Nota. - Statt konkreter Wahrheiten wird F. wohl konkrete Wahrnehmungen gemeint haben. Hier kommt es aber auf die Abstraktionen an: Diese erscheinen erst der 'idealen' Tätigkeit = Reflexion. ('Bedeutung überhaupt' gibt es nicht, es ist nur eine nachträgliche Abstraktion.)

- Das Ich setzt sich nicht schlechtweg: "Hoppla, jetzt kommt Ich!", sondern setzt sich als sich selbst vorausgesetzt; so, als ob es 'schon immer da gewesen' sei. Darum kann es sich einen wirklichen Anfang auch nicht vorstellen (und ein Ende will es sich nicht vorstellen). 

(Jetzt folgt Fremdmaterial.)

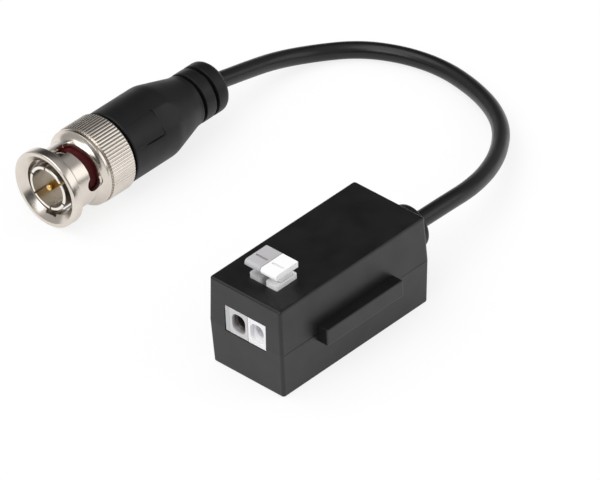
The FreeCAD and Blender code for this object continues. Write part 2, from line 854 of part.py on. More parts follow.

Darum sind die empirischen Iche auch so leicht dazu zu überreden, dass sie "eigentliche" nur ein irdisches Akzidens einer überirdischen Substanz wären: Da fühlen sie sich nicht mehr so auf sich allein gestellt. Als Jacobi an Fichte schrieb, er bräuchte zum Leben etwas, woran er glauben kann, meinte er weniger den heiligen Geist, der ihn ruft, als vielmehr die sichere Hand eines Schöpfers, in der er ruht wie in Abrahams Schoß. 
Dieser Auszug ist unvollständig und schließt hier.